Law enforcement officers in Florida are able to gather evidence on a person’s location and communication, which can be used to assist in criminal investigations because a warrant is not required to search electronic data.
State Sen. Jeff Brandes, a Republican from Pinellas County, wants to change that. He has filed Senate Bill 144 , which would protect the privacy of cell phones, voice-activated devices such as Google voice, Siri, Amazon Alexa, and other electronic devices such as GPS location data.
“The Fourth Amendment was designed to guard against all kinds of arbitrary invasive search and seizure by the government, but obviously as time goes on, we have new technologies that need to be included in the Fourth Amendment protections. This bill will define these new technologies and codify the constitutional expectancy of privacy of these technologies against reasonable search warrants,” Brandes said at a news conference.
The bill has been referred to the Criminal Justice, Judiciary, and Rules committees. While in the Judiciary committee, the bill was favored by 10 members.
Some organizations such as the Florida Association of Criminal Defense Lawyers, Florida Public Defenders Association, the Institute for Justice, Americans for Prosperity, Republican Liberty Caucus of Florida, and a few others have all issued support for the bill. However, the Florida Police Chiefs Association is opposed.
Vittoria Nastasi, a policy analyst at Reason Foundation, said SB 144 is much needed.
“As digital technology has evolved, it has become home to our personal and private information replacing paper documents that were traditionally stored in file drawers or safes. The government should have to meet the same standards and processes for accessing our personal information in digital form as the constitution set out for information when it existed only in hard copy,” Nastasi said. “SB 144 takes an important first step in protecting Florida citizens in this manner.”
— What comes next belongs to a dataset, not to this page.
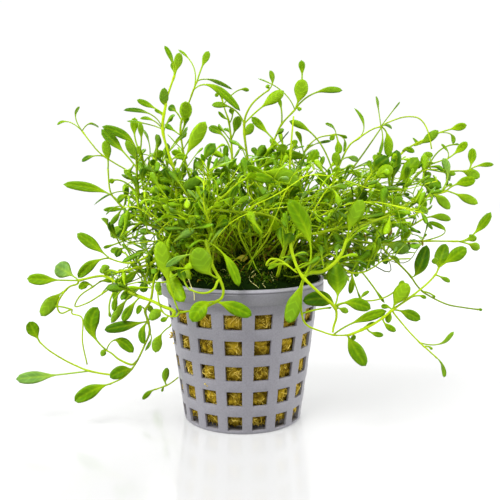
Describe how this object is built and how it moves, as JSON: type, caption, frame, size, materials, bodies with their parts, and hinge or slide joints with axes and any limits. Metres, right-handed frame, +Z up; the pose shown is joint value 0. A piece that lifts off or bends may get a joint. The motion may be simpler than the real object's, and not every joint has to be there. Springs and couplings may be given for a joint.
{
  "type": "potted glossostigma elatinoides",
  "caption": "Potted foreground aquarium plant: a round net pot with rockwool and moss, and thin branching runners with small spoon-shaped green leaves that stand over and hang down the pot.",
  "frame": {"origin": "centre of the pot's flat underside", "axes": "+Z up, along the pot's axis; +X to the right as the plant is seen from its front, which faces -Y"},
  "size_m": [0.1616, 0.0979, 0.1246],
  "materials": {
    "grey plastic": "satin",
    "rockwool": "fibrous",
    "moss": "matt, fibrous",
    "leaf green": "soft gloss, a little light comes through"
  },
  "bodies": {
    "root": {"net_pot": "grey plastic", "rockwool_plug": "rockwool", "moss_mound": "moss", "shoot_front_left": "leaf green", "shoot_front_loop": "leaf green", "shoot_front_right": "leaf green", "shoot_front_right_low": "leaf green", "shoot_right_runner": "leaf green", "shoot_right_fork": "leaf green", "shoot_right_thread": "leaf green", "shoot_right_long": "leaf green", "shoot_right_hanging": "leaf green", "shoot_right_leafy": "leaf green", "shoot_left_runner": "leaf green", "shoot_left_outer": "leaf green", "shoot_left_fork": "leaf green", "shoot_left_hub": "leaf green", "shoot_left_loop": "leaf green", "shoot_left_twin": "leaf green", "shoot_left_pale": "leaf green", "shoot_from_pot_wall": "leaf green", "shoot_left_level": "leaf green", "shoot_left_pair": "leaf green", "shoot_left_tall": "leaf green", "shoot_left_high": "leaf green", "shoot_left_star": "leaf green", "shoot_left_oval": "leaf green", "shoot_tall_left": "leaf green", "shoot_tall_arch": "leaf green", "shoot_middle_left": "leaf green", "shoot_middle": "leaf green", "shoot_tall_right": "leaf green", "shoot_middle_right": "leaf green", "shoot_right_star": "leaf green", "shoot_right_clasp": "leaf green", "shoot_right_tall": "leaf green", "runner_arch": "leaf green", "shoot_right_second": "leaf green", "shoot_right_broad": "leaf green", "shoot_right_cluster": "leaf green", "shoot_right_upper": "leaf green", "shoot_right_reach": "leaf green", "shoot_right_far": "leaf green", "shoot_long_right": "leaf green", "shoot_thick_right": "leaf green", "shoot_right_curl": "leaf green", "shoot_right_level": "leaf green", "shoot_over_moss": "leaf green", "runner_over_moss": "leaf green", "shoot_moss_edge": "leaf green", "shoot_back_left": "leaf green", "shoot_back_middle": "leaf green", "shoot_back_right": "leaf green", "shoot_back_hanging": "leaf green", "shoot_back_low": "leaf green", "shoot_inner_left": "leaf green", "shoot_inner_middle_left": "leaf green", "shoot_inner_middle": "leaf green", "shoot_inner_right": "leaf green", "shoot_inner_far_right": "leaf green"}
  },
  "joints": []
}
SB 144, would restrict law enforcement to track and review information up to 45 days and within 10 days of the warrant’s termination. The agency would have to provide a warrant copy to the person or property tracked. If any information on a device was obtained without a warrant, it would be inadmissible in court.
Brianna Johnson, a senior criminal justice student at Florida A&M University, is not in favor of the bill.
“Personally I feel as though the bill does more harm than good because it doesn’t protect those who only have proof of abuse via text, phone call , etc. I feel as though this bill just leaves too much room for criminals such as pedophiles, domestic abusers, cyber bullies , etc., to delete information that harms them. I worry that those who are harassed, abused or bullied via the media will be less likely to get help,” Johnson said.
In order for the government to obtain a warrant, a law enforcement agency would have to present facts leading to a reasonable belief that an individual has likely committed a criminal offense.
In the past three years, there have been three bills that were similarly filed that failed in their first committee meetings. So far, during every Senate meeting, there have been over 5 votes in favor for the bill.
SB 144 is currently in the Rules Committee.